● **TASK REQUIREMENTS**
In the listing below, find the line containing "of the cap." and the line containing "if empty is". Repeat exactly those two lines and every line between them, nothing more.

● **GIVEN DATA**
----

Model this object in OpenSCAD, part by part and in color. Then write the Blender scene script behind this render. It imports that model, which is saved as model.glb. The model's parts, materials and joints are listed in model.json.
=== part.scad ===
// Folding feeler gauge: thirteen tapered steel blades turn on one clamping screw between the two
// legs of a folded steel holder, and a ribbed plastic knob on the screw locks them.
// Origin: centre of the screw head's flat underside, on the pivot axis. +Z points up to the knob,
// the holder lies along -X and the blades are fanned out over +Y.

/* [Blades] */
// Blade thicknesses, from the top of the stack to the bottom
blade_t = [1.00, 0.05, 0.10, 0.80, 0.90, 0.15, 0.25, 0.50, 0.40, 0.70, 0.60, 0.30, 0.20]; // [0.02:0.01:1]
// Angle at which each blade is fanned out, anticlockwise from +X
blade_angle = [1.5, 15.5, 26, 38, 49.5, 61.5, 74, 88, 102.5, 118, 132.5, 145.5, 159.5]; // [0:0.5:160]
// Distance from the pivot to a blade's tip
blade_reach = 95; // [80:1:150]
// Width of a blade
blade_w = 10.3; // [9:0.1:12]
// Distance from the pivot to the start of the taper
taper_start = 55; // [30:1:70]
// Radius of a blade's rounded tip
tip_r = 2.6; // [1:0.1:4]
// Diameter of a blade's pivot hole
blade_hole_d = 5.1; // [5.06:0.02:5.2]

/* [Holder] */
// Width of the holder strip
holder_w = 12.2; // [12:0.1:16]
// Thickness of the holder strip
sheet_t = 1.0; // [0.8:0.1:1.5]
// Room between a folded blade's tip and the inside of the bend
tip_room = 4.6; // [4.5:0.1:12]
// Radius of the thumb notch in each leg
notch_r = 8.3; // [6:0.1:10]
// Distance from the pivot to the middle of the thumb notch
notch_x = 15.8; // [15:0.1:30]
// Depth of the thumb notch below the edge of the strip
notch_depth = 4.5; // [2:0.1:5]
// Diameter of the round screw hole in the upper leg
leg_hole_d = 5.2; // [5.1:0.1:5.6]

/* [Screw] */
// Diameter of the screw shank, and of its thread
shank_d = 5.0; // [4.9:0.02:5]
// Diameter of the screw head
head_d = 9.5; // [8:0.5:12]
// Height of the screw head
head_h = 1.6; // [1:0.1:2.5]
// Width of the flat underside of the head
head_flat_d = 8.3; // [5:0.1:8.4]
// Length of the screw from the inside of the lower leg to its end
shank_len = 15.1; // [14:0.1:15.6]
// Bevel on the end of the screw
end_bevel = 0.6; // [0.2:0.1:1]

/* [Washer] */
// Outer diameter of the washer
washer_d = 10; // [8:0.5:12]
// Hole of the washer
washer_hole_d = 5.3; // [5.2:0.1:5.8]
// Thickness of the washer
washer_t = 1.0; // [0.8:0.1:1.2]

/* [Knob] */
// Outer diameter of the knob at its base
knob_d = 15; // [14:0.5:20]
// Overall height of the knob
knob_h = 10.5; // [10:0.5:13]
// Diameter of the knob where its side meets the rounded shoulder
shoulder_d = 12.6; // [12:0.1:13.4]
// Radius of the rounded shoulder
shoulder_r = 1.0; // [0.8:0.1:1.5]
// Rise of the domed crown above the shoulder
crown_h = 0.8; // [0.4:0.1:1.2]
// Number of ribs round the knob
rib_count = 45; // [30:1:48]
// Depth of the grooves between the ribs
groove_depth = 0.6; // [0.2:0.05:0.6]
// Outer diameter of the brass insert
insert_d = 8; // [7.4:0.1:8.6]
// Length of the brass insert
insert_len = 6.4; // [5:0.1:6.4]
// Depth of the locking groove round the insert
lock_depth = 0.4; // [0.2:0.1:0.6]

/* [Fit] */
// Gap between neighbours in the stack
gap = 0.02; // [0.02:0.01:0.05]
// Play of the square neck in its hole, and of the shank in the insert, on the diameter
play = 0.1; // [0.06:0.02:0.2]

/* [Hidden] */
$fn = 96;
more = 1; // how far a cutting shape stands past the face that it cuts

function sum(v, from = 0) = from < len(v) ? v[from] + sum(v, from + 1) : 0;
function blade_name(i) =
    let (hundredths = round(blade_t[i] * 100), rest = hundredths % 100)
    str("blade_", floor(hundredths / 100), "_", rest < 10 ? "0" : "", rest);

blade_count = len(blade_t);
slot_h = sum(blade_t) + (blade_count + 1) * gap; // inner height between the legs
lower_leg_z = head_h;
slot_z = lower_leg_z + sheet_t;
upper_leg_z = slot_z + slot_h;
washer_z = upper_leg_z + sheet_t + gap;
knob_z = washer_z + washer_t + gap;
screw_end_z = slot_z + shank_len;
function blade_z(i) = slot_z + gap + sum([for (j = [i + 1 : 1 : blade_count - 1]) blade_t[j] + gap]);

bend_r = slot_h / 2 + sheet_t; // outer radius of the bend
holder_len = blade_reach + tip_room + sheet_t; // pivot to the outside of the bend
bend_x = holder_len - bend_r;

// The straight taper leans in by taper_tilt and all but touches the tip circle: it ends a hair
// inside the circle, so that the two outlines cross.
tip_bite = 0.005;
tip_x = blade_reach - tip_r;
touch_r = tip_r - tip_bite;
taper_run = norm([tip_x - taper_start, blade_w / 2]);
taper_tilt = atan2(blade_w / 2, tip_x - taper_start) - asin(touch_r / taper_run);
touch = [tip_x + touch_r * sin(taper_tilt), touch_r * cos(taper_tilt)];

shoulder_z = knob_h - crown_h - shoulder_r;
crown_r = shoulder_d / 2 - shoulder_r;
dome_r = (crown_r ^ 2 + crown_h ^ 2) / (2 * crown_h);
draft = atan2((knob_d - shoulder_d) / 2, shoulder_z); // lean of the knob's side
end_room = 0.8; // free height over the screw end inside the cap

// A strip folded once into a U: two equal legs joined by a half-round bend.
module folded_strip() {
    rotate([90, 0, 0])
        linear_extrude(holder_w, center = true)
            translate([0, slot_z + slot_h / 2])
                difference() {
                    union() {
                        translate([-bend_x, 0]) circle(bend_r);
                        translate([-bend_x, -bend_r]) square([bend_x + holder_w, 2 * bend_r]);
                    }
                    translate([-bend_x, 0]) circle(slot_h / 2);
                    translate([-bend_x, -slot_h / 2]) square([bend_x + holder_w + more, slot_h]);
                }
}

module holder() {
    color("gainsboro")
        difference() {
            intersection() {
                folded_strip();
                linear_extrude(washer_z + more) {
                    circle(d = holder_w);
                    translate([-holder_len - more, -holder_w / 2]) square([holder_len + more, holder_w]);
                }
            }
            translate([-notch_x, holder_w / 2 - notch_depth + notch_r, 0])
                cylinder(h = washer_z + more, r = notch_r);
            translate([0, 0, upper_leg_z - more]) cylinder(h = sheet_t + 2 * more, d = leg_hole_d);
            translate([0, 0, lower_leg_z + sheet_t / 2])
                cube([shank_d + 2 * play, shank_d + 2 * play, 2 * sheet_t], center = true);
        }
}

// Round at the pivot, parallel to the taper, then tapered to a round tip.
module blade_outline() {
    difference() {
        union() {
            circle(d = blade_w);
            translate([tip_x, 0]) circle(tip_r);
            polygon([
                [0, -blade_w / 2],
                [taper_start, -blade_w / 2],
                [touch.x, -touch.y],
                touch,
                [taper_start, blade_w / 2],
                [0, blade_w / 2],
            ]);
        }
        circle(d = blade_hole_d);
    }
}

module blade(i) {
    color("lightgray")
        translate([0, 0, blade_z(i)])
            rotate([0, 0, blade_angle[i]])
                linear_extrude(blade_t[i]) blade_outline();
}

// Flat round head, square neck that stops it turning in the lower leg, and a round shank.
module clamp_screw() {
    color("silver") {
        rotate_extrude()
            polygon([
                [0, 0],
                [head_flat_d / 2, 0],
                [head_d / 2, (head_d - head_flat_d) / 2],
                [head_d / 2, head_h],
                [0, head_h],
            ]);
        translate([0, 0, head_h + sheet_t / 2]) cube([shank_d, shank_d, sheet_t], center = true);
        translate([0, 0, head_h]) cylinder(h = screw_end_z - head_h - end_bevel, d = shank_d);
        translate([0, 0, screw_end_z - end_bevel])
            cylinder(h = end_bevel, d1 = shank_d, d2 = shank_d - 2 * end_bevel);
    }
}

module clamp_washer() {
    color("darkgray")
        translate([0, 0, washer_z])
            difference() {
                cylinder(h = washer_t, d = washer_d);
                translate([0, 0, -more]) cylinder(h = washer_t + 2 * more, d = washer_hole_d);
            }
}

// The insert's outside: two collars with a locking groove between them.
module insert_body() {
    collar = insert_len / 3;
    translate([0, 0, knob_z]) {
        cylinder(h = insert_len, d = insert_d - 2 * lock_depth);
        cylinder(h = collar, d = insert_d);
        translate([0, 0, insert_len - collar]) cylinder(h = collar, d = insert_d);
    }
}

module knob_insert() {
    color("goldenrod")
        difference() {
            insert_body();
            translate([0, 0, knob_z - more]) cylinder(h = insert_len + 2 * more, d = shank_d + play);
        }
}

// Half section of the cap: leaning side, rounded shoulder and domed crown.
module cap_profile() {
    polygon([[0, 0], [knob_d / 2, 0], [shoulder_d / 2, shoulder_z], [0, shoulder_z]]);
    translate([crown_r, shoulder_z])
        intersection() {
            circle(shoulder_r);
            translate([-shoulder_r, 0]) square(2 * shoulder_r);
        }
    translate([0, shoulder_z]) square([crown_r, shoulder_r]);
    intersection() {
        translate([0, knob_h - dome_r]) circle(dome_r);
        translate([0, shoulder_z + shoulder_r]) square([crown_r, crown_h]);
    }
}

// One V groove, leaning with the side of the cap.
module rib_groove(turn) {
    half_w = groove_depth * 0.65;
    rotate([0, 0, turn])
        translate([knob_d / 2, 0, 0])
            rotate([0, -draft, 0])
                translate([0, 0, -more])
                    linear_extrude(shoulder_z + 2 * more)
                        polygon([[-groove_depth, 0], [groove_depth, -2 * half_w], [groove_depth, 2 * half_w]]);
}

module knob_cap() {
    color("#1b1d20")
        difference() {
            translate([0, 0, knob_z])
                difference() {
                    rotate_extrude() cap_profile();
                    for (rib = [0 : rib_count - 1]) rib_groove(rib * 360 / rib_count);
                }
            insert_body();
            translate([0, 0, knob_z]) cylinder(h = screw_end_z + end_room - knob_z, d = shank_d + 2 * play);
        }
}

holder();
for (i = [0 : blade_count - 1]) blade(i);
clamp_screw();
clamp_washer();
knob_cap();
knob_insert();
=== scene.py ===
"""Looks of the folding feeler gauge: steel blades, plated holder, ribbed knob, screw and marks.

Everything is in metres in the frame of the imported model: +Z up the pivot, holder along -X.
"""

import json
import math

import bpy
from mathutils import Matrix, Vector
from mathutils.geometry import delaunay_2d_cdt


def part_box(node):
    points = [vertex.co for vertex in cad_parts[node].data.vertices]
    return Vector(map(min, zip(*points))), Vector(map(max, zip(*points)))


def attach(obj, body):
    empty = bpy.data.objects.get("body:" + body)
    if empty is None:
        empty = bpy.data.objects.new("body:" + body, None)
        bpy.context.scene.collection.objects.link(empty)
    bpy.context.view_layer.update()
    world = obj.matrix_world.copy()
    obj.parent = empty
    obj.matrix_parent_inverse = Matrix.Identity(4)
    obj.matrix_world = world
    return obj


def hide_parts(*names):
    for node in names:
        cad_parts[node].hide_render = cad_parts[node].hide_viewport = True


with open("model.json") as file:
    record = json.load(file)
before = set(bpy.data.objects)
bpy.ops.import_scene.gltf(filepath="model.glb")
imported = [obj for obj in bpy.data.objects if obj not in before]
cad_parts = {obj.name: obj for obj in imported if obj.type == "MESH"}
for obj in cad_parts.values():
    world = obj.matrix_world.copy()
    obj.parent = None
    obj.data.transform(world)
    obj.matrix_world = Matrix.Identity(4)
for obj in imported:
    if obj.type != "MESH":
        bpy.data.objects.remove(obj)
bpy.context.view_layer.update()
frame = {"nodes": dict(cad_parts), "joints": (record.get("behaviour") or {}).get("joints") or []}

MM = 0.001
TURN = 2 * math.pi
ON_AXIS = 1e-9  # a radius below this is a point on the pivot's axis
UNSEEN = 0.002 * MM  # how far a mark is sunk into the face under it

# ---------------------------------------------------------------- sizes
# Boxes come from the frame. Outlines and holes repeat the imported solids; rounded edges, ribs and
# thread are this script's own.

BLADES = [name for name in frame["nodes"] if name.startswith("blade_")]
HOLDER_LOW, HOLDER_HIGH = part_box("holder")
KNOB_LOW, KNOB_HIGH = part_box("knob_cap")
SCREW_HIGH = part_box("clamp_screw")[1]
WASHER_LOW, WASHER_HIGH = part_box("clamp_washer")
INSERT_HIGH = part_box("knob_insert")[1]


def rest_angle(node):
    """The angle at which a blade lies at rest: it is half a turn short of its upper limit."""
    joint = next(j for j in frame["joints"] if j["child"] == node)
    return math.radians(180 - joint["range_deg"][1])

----

● **OUTPUT**
// One V groove, leaning with the side of the cap.
module rib_groove(turn) {
    half_w = groove_depth * 0.65;
    rotate([0, 0, turn])
        translate([knob_d / 2, 0, 0])
            rotate([0, -draft, 0])
                translate([0, 0, -more])
                    linear_extrude(shoulder_z + 2 * more)
                        polygon([[-groove_depth, 0], [groove_depth, -2 * half_w], [groove_depth, 2 * half_w]]);
}

module knob_cap() {
    color("#1b1d20")
        difference() {
            translate([0, 0, knob_z])
                difference() {
                    rotate_extrude() cap_profile();
                    for (rib = [0 : rib_count - 1]) rib_groove(rib * 360 / rib_count);
                }
            insert_body();
            translate([0, 0, knob_z]) cylinder(h = screw_end_z + end_room - knob_z, d = shank_d + 2 * play);
        }
}

holder();
for (i = [0 : blade_count - 1]) blade(i);
clamp_screw();
clamp_washer();
knob_cap();
knob_insert();
=== scene.py ===
"""Looks of the folding feeler gauge: steel blades, plated holder, ribbed knob, screw and marks.

Everything is in metres in the frame of the imported model: +Z up the pivot, holder along -X.
"""

import json
import math

import bpy
from mathutils import Matrix, Vector
from mathutils.geometry import delaunay_2d_cdt


def part_box(node):
    points = [vertex.co for vertex in cad_parts[node].data.vertices]
    return Vector(map(min, zip(*points))), Vector(map(max, zip(*points)))


def attach(obj, body):
    empty = bpy.data.objects.get("body:" + body)
    if empty is None:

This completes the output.